The first poem in ‘Old Possum’ postulates
that a cat has three different names - ranging from ‘Victor
or Jonathan, George or Bill Bailey – All of them sensible,
everyday names’ (asserts Eliot) to the more upmarket names
such as ‘Plato’ or ‘Coricopat’(?) to the
secret, never-uttered name known exclusively to the cat. T.S.
Eliot says that:
When you see a cat lost in deep, seemingly grave
thought,
The reason, I tell you, is always the same;
His mind is engaged in a rapt contemplation
Of the thought, of the thought, of the thought of his name.’
Real-life cats
Eliot owned or consorted with included two rejoicing in the names
of Wiscus and George Pushdragon. Another couple
were called Bubbles and Xerxes. The tabby Bubbles is said to have
been a great source of comfort to Eliot when his first wife, Vivienne,
was mentally ill and living apart from him.
T.S. dedicated
various light-hearted poems to both Virginia Woolf and the afore-mentioned
Bubbles, cheered, no doubt, by the thought that the latter dedicatee
would never come to a sad, self-inflicted end by committing suicide.

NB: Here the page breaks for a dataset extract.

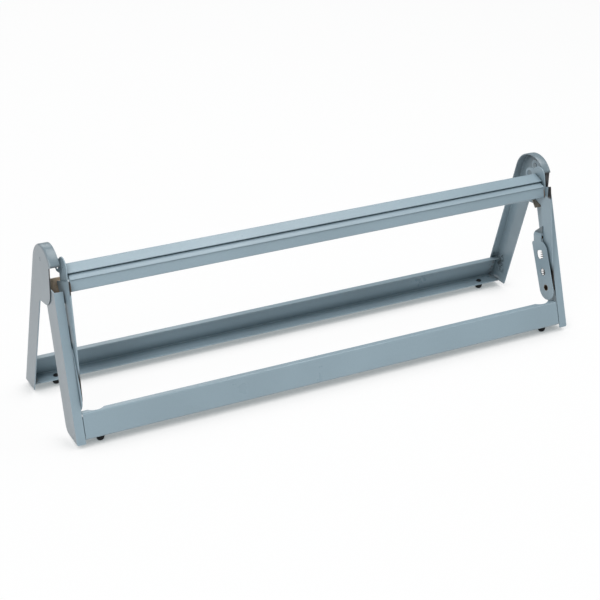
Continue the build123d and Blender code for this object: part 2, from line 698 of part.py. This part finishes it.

(Virginia Woolf famously ended her life by drowning herself). Cats
apparently created an affectionate and elegantly balanced environment
which was sometimes lacking in the rest of Eliot’s domestic
life. The poet was also a big fan of Groucho Marx – the
two of them met on just one occasion, when Eliot had become old
and ill, and revelled in their shared enthusiasm for puns, cigars
and cats.
T.S.’s closely observed descriptions of the idiosyncracies
of felines are all delivered in a rollocking style that builds
up and becomes more effective and absorbing the more you read:
The
Rum Tum Tigger is a Curious Cat:
If you offer him pheasant he would rather have grouse,
If you put him in a house he would much prefer a flat,
If you put him in a flat then he’d rather have a house…’
And so on and on: the next lines involve the rhyming word ‘mouse’,
of course, but Eliot, as a real wordmaster – who in a serious
poem once grumbled about ‘the intolerable wrestle with words
and meanings’ – does know how to choose and place his
words carefully – to just sidestep intolerably cutesie cliches.
Eliot’s
cats are placed in quirky and touching situations: ‘Gus,
the theatre cat’ who hangs round the stage door; Growltiger,
ensconced on a barge, the ‘Terror of the Thames’; and
Skimbleshanks the Railway Cat, who chooses to make his home on
a train (‘You may say that by and large it is Skimble who’s
in charge of the sleeping car express’). It is hard
to do justice to the flavour and calibre of the poems without quoting
large chunks, as their effectiveness tends to be cumulative.
Eliot’s
descriptions of his cats’ physical characteristics
tend to be flatly and effectively down to earth, not coy, as
in the poem about ‘Macavity the mystery cat’:
He’s
called the Hidden Paw, (for he’s the master criminal who
can defy the Law)’:
Macavity’s a ginger cat, he’s very tall and thin;
You would know him if you saw him for his eyes are sunken in.
His brow is deeply lined with thought, his head is highly domed;
His coat is dusty from neglect, his whiskers are uncombed’.
Several verses
of this poem end with versions of the recurring
refrain, 'But when they reach the scene of crime – Macavity’s
not there!' One can easily visualise this frowsty,
awkward animal from Eliot’s description.
Some may prefer
a truly visual version of the poems (they are set to music sung
by actors dressed up as felines in the hit musical ‘Cats’).
But I think ‘Old Possum’ on paper, quaintness and all,
can still entertain and seduce many cat-inclined people.